## Problem details
Nothing may be dropped or altered: reproduce all the data.

## Material provided
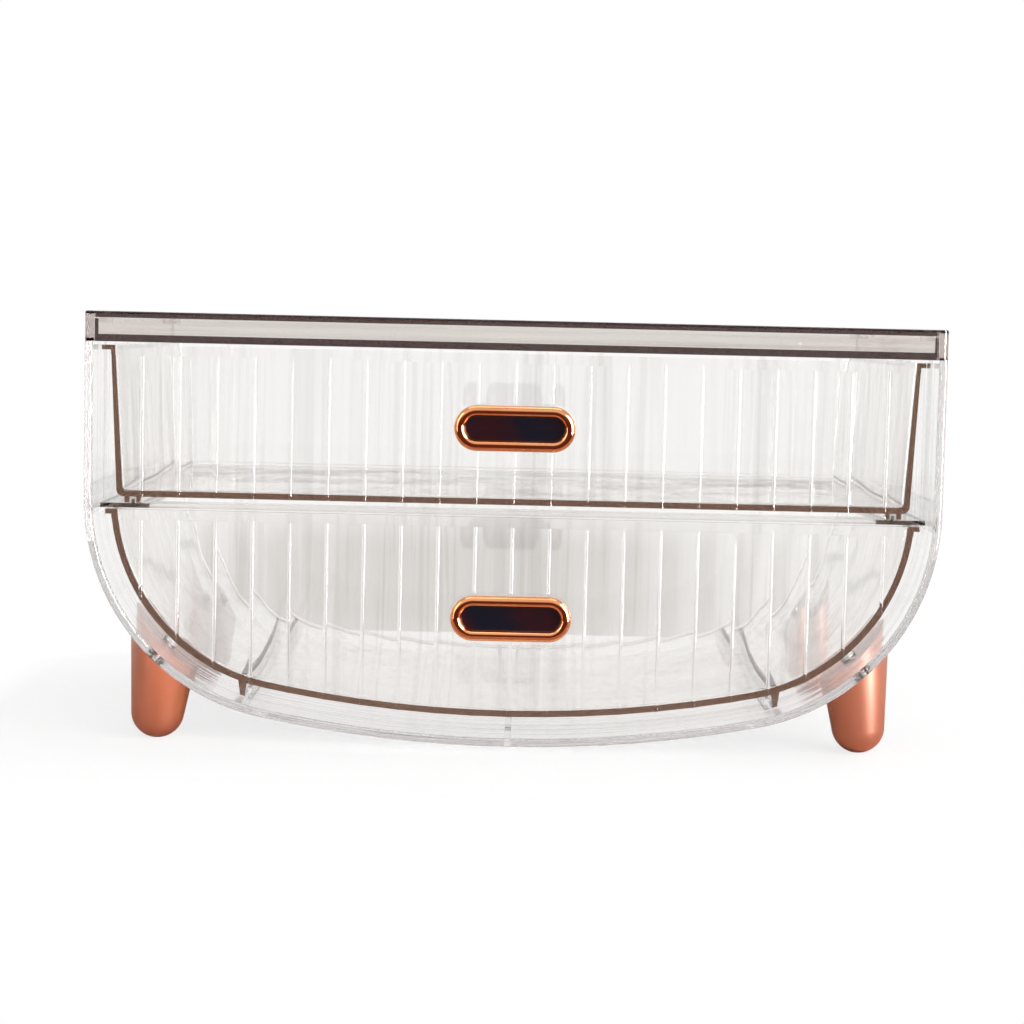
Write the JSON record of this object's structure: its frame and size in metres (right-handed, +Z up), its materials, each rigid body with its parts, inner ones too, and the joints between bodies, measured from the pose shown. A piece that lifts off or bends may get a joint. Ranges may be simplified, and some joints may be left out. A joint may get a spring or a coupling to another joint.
{
  "type": "makeup storage box",
  "caption": "Clear box on feet with a bowl-shaped lower body, fluted drawers with ring pulls, and a lift-off lid.",
  "frame": {"origin": "on the table, under the middle of the box", "axes": "+X to the right seen from the front, the drawers open towards -Y, +Z up"},
  "size_m": [0.3, 0.188, 0.1543],
  "materials": {
    "clear_casing": "clear, polished, injection moulded",
    "clear_drawer": "clear, polished, injection moulded",
    "clear_lid": "clear, polished, injection moulded",
    "pull_metal": "polished rose-gold plating",
    "foot_metal": "satin rose-gold",
    "dark_inlay": "glossy",
    "steel": "bright zinc plating"
  },
  "bodies": {
    "casing": {"casing": "clear_casing", "top_panel": "clear_lid", "collar": "clear_casing", "runner_frame": "clear_drawer", "foot_front_left": "foot_metal", "foot_front_right": "foot_metal", "foot_rear_left": "foot_metal", "foot_rear_right": "foot_metal", "foot_screws": "steel"},
    "lid": {"lid": "clear_lid"},
    "upper_drawer": {"upper_drawer": "clear_drawer", "upper_pull": "pull_metal", "upper_inlay": "dark_inlay"},
    "lower_drawer": {"lower_drawer": "clear_drawer", "lower_pull": "pull_metal", "lower_inlay": "dark_inlay"}
  },
  "joints": [
    {"name": "lid_lift", "type": "slide", "parent": "casing", "child": "lid", "axis": [0, 0, 1], "range_m": [0, 0.04]},
    {"name": "upper_drawer_slide", "type": "slide", "parent": "casing", "child": "upper_drawer", "axis": [0, -1, 0], "range_m": [0, 0.13]},
    {"name": "lower_drawer_slide", "type": "slide", "parent": "casing", "child": "lower_drawer", "axis": [0, -1, 0], "range_m": [0, 0.13]}
  ]
}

## Finished exercise
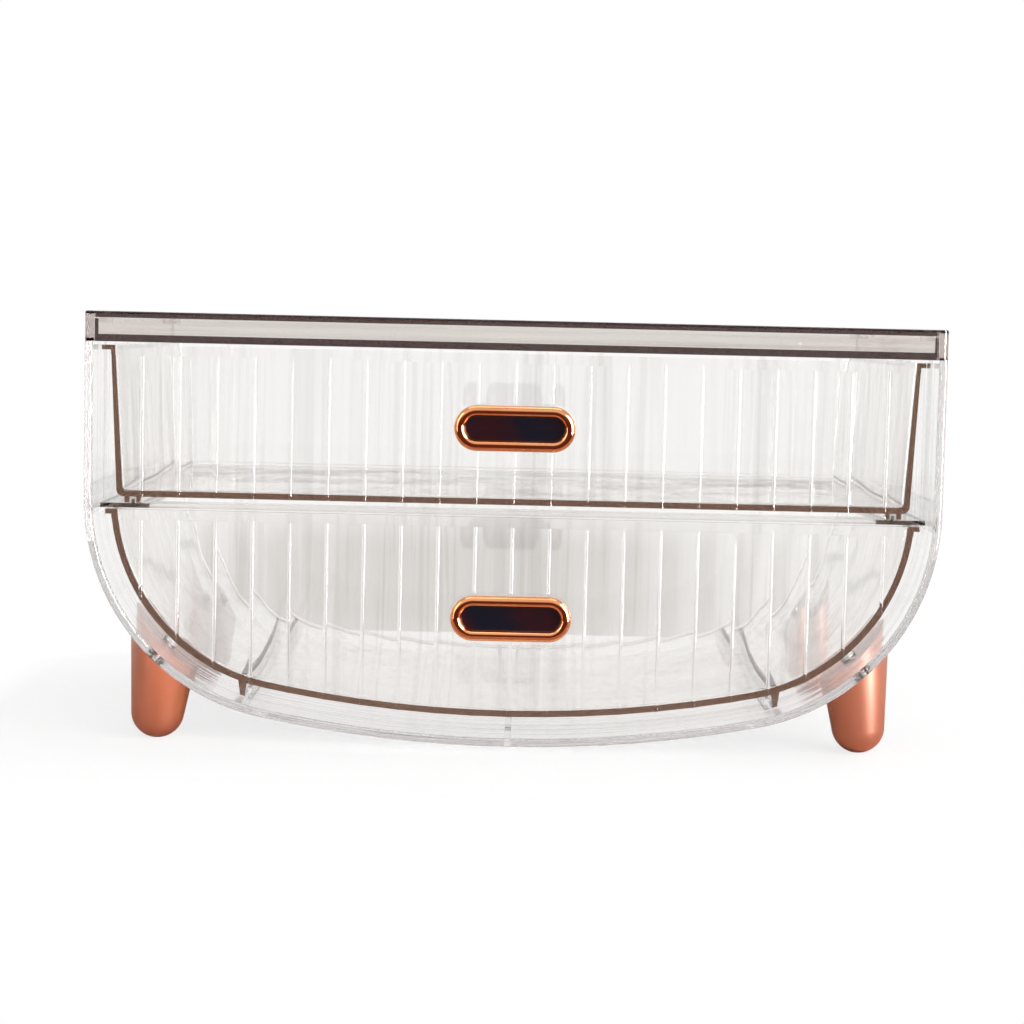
Write the JSON record of this object's structure: its frame and size in metres (right-handed, +Z up), its materials, each rigid body with its parts, inner ones too, and the joints between bodies, measured from the pose shown. A piece that lifts off or bends may get a joint. Ranges may be simplified, and some joints may be left out. A joint may get a spring or a coupling to another joint.
{
  "type": "makeup storage box",
  "caption": "Clear box on feet with a bowl-shaped lower body, fluted drawers with ring pulls, and a lift-off lid.",
  "frame": {"origin": "on the table, under the middle of the box", "axes": "+X to the right seen from the front, the drawers open towards -Y, +Z up"},
  "size_m": [0.3, 0.188, 0.1543],
  "materials": {
    "clear_casing": "clear, polished, injection moulded",
    "clear_drawer": "clear, polished, injection moulded",
    "clear_lid": "clear, polished, injection moulded",
    "pull_metal": "polished rose-gold plating",
    "foot_metal": "satin rose-gold",
    "dark_inlay": "glossy",
    "steel": "bright zinc plating"
  },
  "bodies": {
    "casing": {"casing": "clear_casing", "top_panel": "clear_lid", "collar": "clear_casing", "runner_frame": "clear_drawer", "foot_front_left": "foot_metal", "foot_front_right": "foot_metal", "foot_rear_left": "foot_metal", "foot_rear_right": "foot_metal", "foot_screws": "steel"},
    "lid": {"lid": "clear_lid"},
    "upper_drawer": {"upper_drawer": "clear_drawer", "upper_pull": "pull_metal", "upper_inlay": "dark_inlay"},
    "lower_drawer": {"lower_drawer": "clear_drawer", "lower_pull": "pull_metal", "lower_inlay": "dark_inlay"}
  },
  "joints": [
    {"name": "lid_lift", "type": "slide", "parent": "casing", "child": "lid", "axis": [0, 0, 1], "range_m": [0, 0.04]},
    {"name": "upper_drawer_slide", "type": "slide", "parent": "casing", "child": "upper_drawer", "axis": [0, -1, 0], "range_m": [0, 0.13]},
    {"name": "lower_drawer_slide", "type": "slide", "parent": "casing", "child": "lower_drawer", "axis": [0, -1, 0], "range_m": [0, 0.13]}
  ]
}